===== Data excerpt
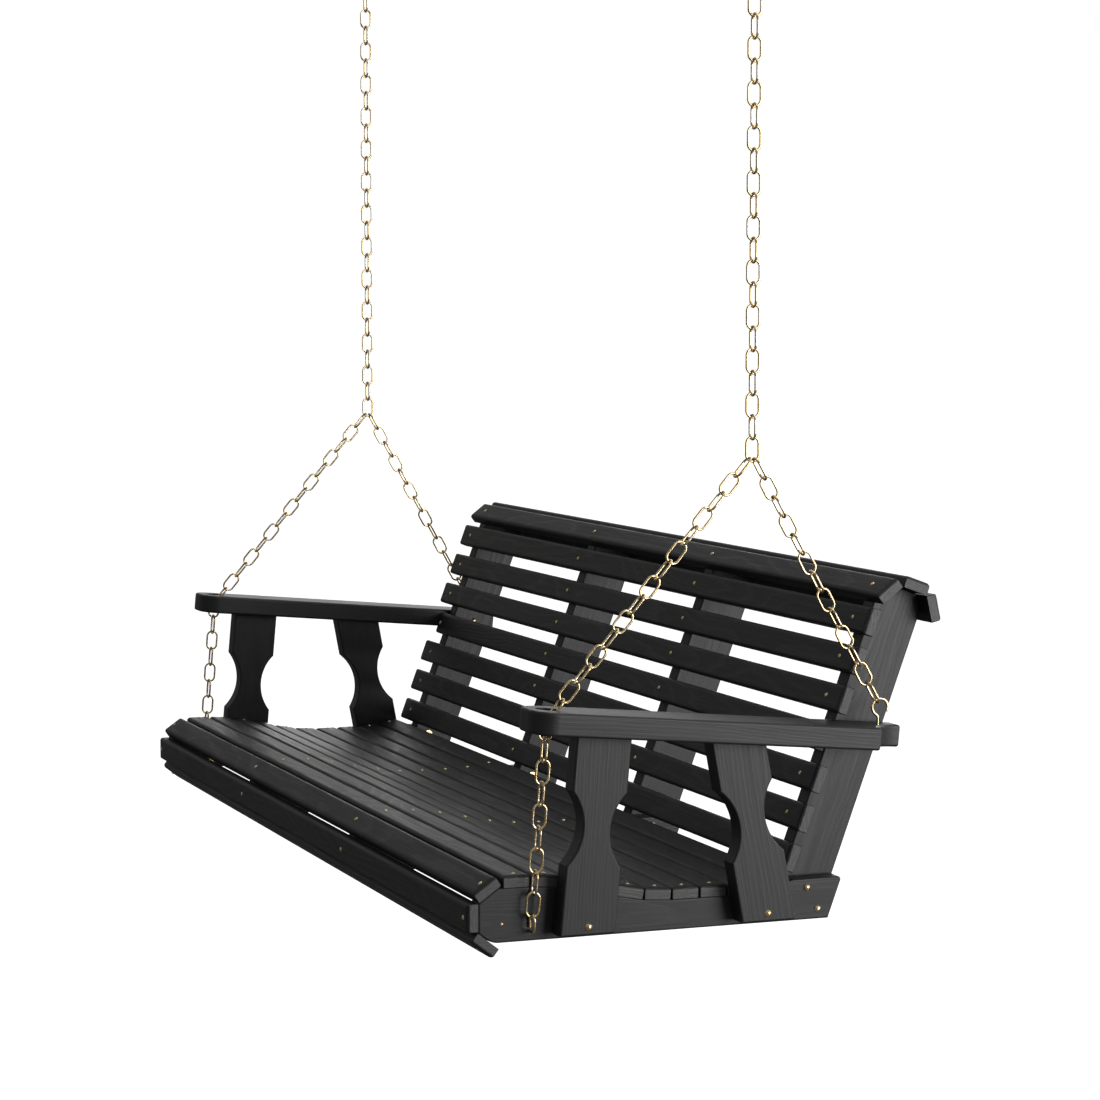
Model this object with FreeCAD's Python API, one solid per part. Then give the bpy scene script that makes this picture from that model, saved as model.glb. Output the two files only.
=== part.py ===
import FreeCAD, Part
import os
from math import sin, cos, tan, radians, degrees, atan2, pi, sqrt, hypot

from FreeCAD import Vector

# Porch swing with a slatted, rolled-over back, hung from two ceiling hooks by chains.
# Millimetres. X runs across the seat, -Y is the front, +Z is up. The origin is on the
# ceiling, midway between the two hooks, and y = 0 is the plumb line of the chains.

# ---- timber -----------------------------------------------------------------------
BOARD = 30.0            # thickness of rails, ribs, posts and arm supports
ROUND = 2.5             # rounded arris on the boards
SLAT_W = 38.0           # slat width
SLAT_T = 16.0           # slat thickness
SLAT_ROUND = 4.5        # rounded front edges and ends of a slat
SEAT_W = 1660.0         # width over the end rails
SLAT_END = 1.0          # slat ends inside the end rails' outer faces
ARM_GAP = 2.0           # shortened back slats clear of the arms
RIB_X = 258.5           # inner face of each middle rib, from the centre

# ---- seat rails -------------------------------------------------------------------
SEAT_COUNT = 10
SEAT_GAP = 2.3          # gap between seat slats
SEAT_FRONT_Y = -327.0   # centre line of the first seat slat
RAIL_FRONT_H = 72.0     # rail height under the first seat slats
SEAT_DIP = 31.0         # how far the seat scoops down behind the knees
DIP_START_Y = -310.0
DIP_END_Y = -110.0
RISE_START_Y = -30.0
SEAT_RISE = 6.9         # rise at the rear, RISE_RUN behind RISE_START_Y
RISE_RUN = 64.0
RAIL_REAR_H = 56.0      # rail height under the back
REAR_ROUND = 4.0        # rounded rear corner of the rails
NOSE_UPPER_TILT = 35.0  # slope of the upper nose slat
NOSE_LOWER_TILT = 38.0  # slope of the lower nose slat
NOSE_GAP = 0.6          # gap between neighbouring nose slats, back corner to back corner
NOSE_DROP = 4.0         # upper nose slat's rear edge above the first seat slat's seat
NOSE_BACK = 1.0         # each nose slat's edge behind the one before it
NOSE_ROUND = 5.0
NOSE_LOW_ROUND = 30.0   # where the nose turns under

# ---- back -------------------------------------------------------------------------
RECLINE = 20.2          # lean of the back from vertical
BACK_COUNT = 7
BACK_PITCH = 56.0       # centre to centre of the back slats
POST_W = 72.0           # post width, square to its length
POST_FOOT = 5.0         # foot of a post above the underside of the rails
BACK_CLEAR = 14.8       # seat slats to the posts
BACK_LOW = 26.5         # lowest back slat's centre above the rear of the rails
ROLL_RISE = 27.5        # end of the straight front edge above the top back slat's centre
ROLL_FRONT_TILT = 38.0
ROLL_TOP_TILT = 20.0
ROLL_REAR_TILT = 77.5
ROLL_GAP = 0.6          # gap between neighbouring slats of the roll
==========
» The task
Every line of the data above should be copied exactly.

» Solution to this exercise
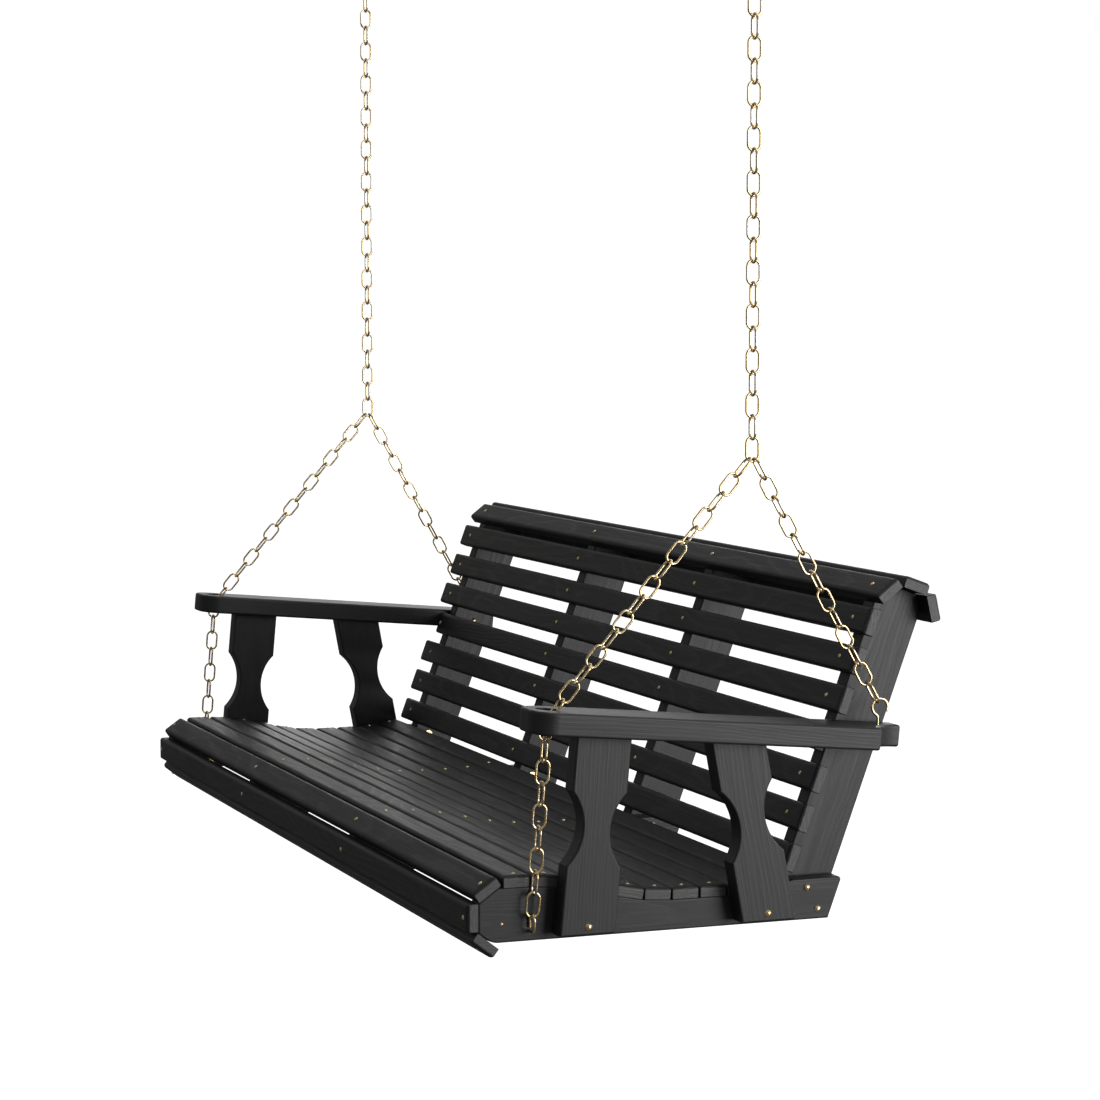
Model this object with FreeCAD's Python API, one solid per part. Then give the bpy scene script that makes this picture from that model, saved as model.glb. Output the two files only.
=== part.py ===
import FreeCAD, Part
import os
from math import sin, cos, tan, radians, degrees, atan2, pi, sqrt, hypot

from FreeCAD import Vector

# Porch swing with a slatted, rolled-over back, hung from two ceiling hooks by chains.
# Millimetres. X runs across the seat, -Y is the front, +Z is up. The origin is on the
# ceiling, midway between the two hooks, and y = 0 is the plumb line of the chains.

# ---- timber -----------------------------------------------------------------------
BOARD = 30.0            # thickness of rails, ribs, posts and arm supports
ROUND = 2.5             # rounded arris on the boards
SLAT_W = 38.0           # slat width
SLAT_T = 16.0           # slat thickness
SLAT_ROUND = 4.5        # rounded front edges and ends of a slat
SEAT_W = 1660.0         # width over the end rails
SLAT_END = 1.0          # slat ends inside the end rails' outer faces
ARM_GAP = 2.0           # shortened back slats clear of the arms
RIB_X = 258.5           # inner face of each middle rib, from the centre

# ---- seat rails -------------------------------------------------------------------
SEAT_COUNT = 10
SEAT_GAP = 2.3          # gap between seat slats
SEAT_FRONT_Y = -327.0   # centre line of the first seat slat
RAIL_FRONT_H = 72.0     # rail height under the first seat slats
SEAT_DIP = 31.0         # how far the seat scoops down behind the knees
DIP_START_Y = -310.0
DIP_END_Y = -110.0
RISE_START_Y = -30.0
SEAT_RISE = 6.9         # rise at the rear, RISE_RUN behind RISE_START_Y
RISE_RUN = 64.0
RAIL_REAR_H = 56.0      # rail height under the back
REAR_ROUND = 4.0        # rounded rear corner of the rails
NOSE_UPPER_TILT = 35.0  # slope of the upper nose slat
NOSE_LOWER_TILT = 38.0  # slope of the lower nose slat
NOSE_GAP = 0.6          # gap between neighbouring nose slats, back corner to back corner
NOSE_DROP = 4.0         # upper nose slat's rear edge above the first seat slat's seat
NOSE_BACK = 1.0         # each nose slat's edge behind the one before it
NOSE_ROUND = 5.0
NOSE_LOW_ROUND = 30.0   # where the nose turns under

# ---- back -------------------------------------------------------------------------
RECLINE = 20.2          # lean of the back from vertical
BACK_COUNT = 7
BACK_PITCH = 56.0       # centre to centre of the back slats
POST_W = 72.0           # post width, square to its length
POST_FOOT = 5.0         # foot of a post above the underside of the rails
BACK_CLEAR = 14.8       # seat slats to the posts
BACK_LOW = 26.5         # lowest back slat's centre above the rear of the rails
ROLL_RISE = 27.5        # end of the straight front edge above the top back slat's centre
ROLL_FRONT_TILT = 38.0
ROLL_TOP_TILT = 20.0
ROLL_REAR_TILT = 77.5
ROLL_GAP = 0.6          # gap between neighbouring slats of the roll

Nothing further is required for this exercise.